As this is a dramatisation, Ricciarelli and co-writer Elisabeth Bartel are forced to widen the entertainment remit to offset the grimness of the investigation, achieved through Radmann’s obligatory love interest, aspiring dress maker Marlene (Friederike Becht). At first a predictable contrivance, Marlene becomes a victim of Radmann’s obsession of the Nazis and the realisation that the “everyone was a Nazi” sophistry is actually true.
Plenty of dramatic capital is gained from the Mengele subplot. Remaining untouchable due to immunity from living abroad and the whitewashing of his crimes meaning back home his name and influence still carries weight.

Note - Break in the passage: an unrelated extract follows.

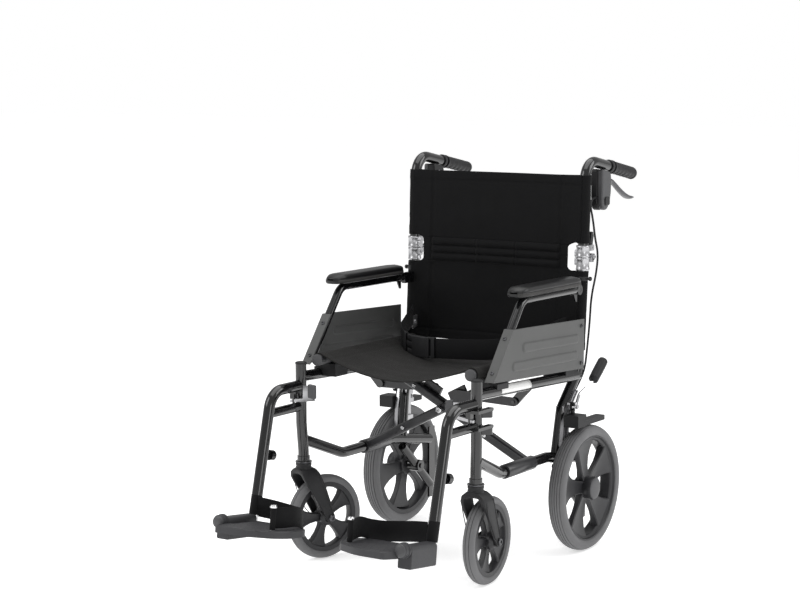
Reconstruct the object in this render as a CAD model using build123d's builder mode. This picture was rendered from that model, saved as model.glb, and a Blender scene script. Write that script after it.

A distinct young vs. old dichotomy is established, with the old guard putting up fences to keep the status quo which the young are trying break down, seniority sadly triumphing over morality.
With this being about the aftermath of Auschwitz, Ricciarelli doesn’t go the obvious route of flashbacks to highlight the unspeakable evil of the SS; he doesn’t need to. The simple sight of an ashen faced Radmann and his secretary Schmittchen (Hansi Jochmann) leaving the interview room and bursting into tears is sufficient. The nightmares Radmann has about them however are swift, disturbing enough substitution.
For the cast, this must have been a hard film to make knowing what they do now about this situation which assuredly knocked their national pride a bit, especially the older actors born around this period. In his final role, Kurt Voss appears like a man carrying a huge burden on his aged shoulders as Bauer, leaving Alexander Fehling to bring the youthful energy and intensity as the tenacious Radmann.
Labyrinth Of Lies is a revelation of a film on a number of levels, largely from sharing this pernicious true story as a belated admission of guilt. In no way sugar coated as you might expect this visually stunning outing is an evocative and powerful expose into a chapter of Germany history that needs to be known to all.